La première journée de festival se termine dans la bonne humeur, mais je ne me sens toujours pas prêt à assister à l’atelier d’exploration sensorielle. En guise de prétexte pour y échapper, je me dirige vers le stand d’information sur la contraception thermique masculine. Le principe ? Porter un anneau en silicone durant 15 heures par jour, afin de faire remonter les testicules à l’intérieur du corps, où la température réduira à néant la fertilité. Exigeant, d’autant plus que la méthode n’est pas approuvée par les autorités de santé publique. «Elle est pourtant validée scientifiquement», explique-t-on. Certains médecins accepteraient de l’encadrer (une liste circule) et, au festival, un atelier de fabrication DIY d’anneaux en silicone est organisé le dimanche. «C’est révolutionnaire, en ce sens que cela a toujours été les femmes qui devaient se responsabiliser par rapport à la contraception», m’explique Pierluigi, un trentenaire qui s’apprête à tenter l’expérience. «Je pense que c’est important que nous, en tant qu’hommes, on porte un peu nos couilles (rires)». Je lui objecte que c’est quand même fastidieux. « On verra comment ça se passe», répond-il. «Je pense que ça va me faire un peu mal les premiers jours, les premiers mois, mais je suis prêt à essayer» . Je tends le micro à Margaux, qui passe par là. Nous parlons des effets secondaires et du prix de la pilule contraceptive, souvent supporté par les femmes. «Je trouve ça hyper riche d’entendre» parler de contraception masculine. «Ça me donne plein d’espoir de voir des hommes qui se soucient de ces questions-là». Entre les sexes, avec un peu de bonne volonté, il y a sans doute de nouveaux terrains d’entente à arpenter. Il se pourrait même que des hommes empruntent ce chemin sans avoir été brusqués.

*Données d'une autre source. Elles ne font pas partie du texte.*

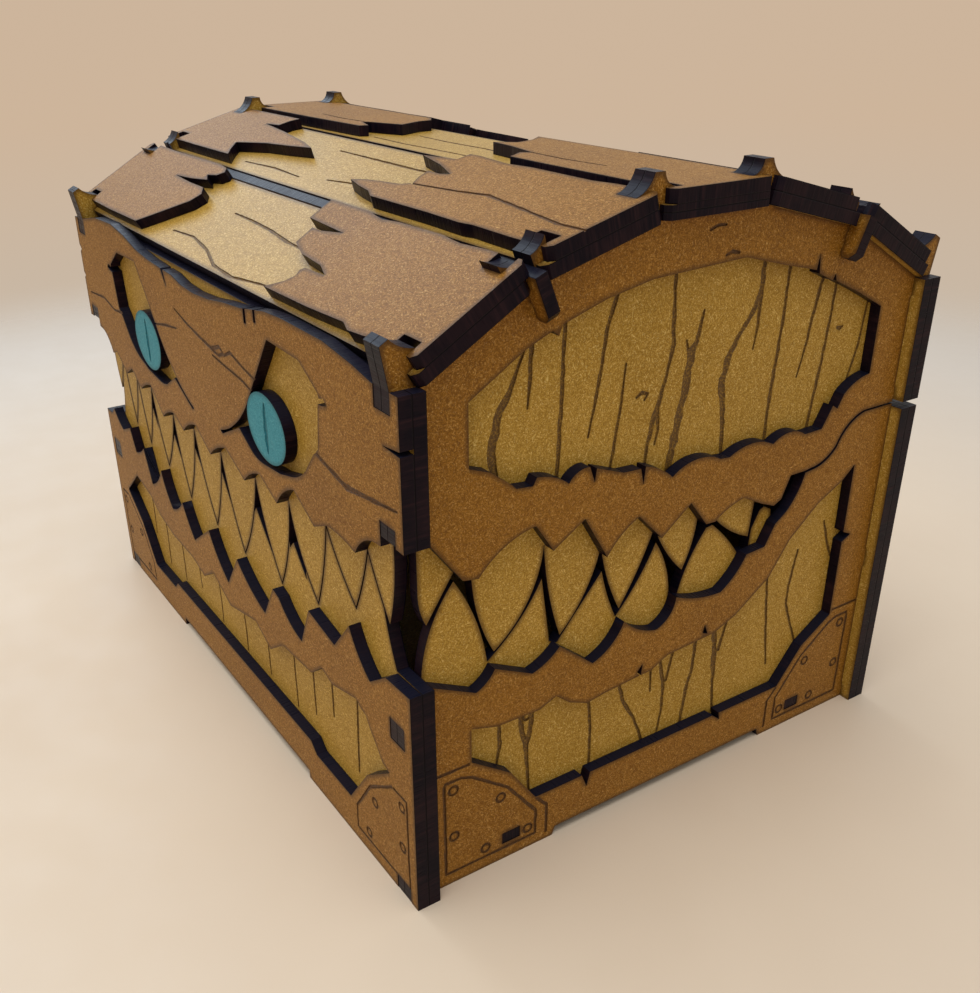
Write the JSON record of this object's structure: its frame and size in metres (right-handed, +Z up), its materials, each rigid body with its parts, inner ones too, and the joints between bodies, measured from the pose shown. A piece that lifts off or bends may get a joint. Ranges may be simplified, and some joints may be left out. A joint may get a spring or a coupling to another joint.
{
  "type": "mimic chest",
  "caption": "Hinged chest of laser cut board with a faceted barrel lid, interlocking cut out teeth round the mouth, slit eyes and clip ribs.",
  "frame": {"origin": "on the floor under the middle of the box", "axes": "+X to the chest's own right seen from the front, -Y out of the toothed front, +Z up"},
  "size_m": [0.2092, 0.1585, 0.1564],
  "materials": {
    "brown_board": "satin painted fibreboard with charred cut edges",
    "gold_board": "satin painted fibreboard with charred cut edges",
    "eye_board": "painted fibreboard with charred cut edges",
    "hinge_brass": "brushed"
  },
  "bodies": {
    "base": {"floor_panel": "gold_board", "base_front_liner": "gold_board", "base_front_face": "brown_board", "base_back_liner": "gold_board", "base_back_face": "brown_board", "hinge_screws_base": "hinge_brass", "base_side_liner_right": "gold_board", "base_side_liner_left": "gold_board", "base_side_face_right": "brown_board", "base_side_face_left": "brown_board", "hinge_base_leaf_right": "hinge_brass", "hinge_base_leaf_left": "hinge_brass", "hinge_pin_right": "hinge_brass", "hinge_pin_left": "hinge_brass"},
    "lid": {"lid_front_liner": "gold_board", "lid_front_face": "brown_board", "lid_back_liner": "gold_board", "lid_back_face": "brown_board", "eye_right": "eye_board", "eye_left": "eye_board", "clip_rib_front": "brown_board", "clip_rib_rear": "brown_board", "hinge_screws_lid": "hinge_brass", "lid_side_liner_right": "gold_board", "lid_side_liner_left": "gold_board", "lid_side_face_right": "brown_board", "lid_side_face_left": "brown_board", "hinge_lid_leaf_right": "hinge_brass", "hinge_lid_leaf_left": "hinge_brass", "lid_panel_1": "gold_board", "lid_plank_1_right": "brown_board", "lid_plank_1_left": "brown_board", "lid_panel_2": "gold_board", "lid_plank_2_right": "brown_board", "lid_plank_2_left": "brown_board", "lid_panel_3": "gold_board", "lid_plank_3_right": "brown_board", "lid_plank_3_left": "brown_board", "lid_panel_4": "gold_board", "lid_plank_4_right": "brown_board", "lid_plank_4_left": "brown_board", "lid_panel_5": "gold_board", "lid_plank_5_right": "brown_board", "lid_plank_5_left": "brown_board"}
  },
  "joints": [
    {"name": "lid_hinge", "type": "hinge", "parent": "base", "child": "lid", "pos_m": [0, 0.0786, 0.09175], "axis": [-1, 0, 0], "range_deg": [0, 105]}
  ]
}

¹ Une étude IFOP de 2022 pour L’Obs révélait que 48 % des hommes de moins de 35 ans déclaraient qu’« être féministe, c’est important pour moi ».
² Outre Liminal, d’autres groupes d’hommes féministes sont actifs en Belgique, tels que «Parle de toi si tu es un homme» , «La Bonne Poire» ou «Nous sommes» . Dans ces deux derniers groupes, la discussion est modérée par des femmes.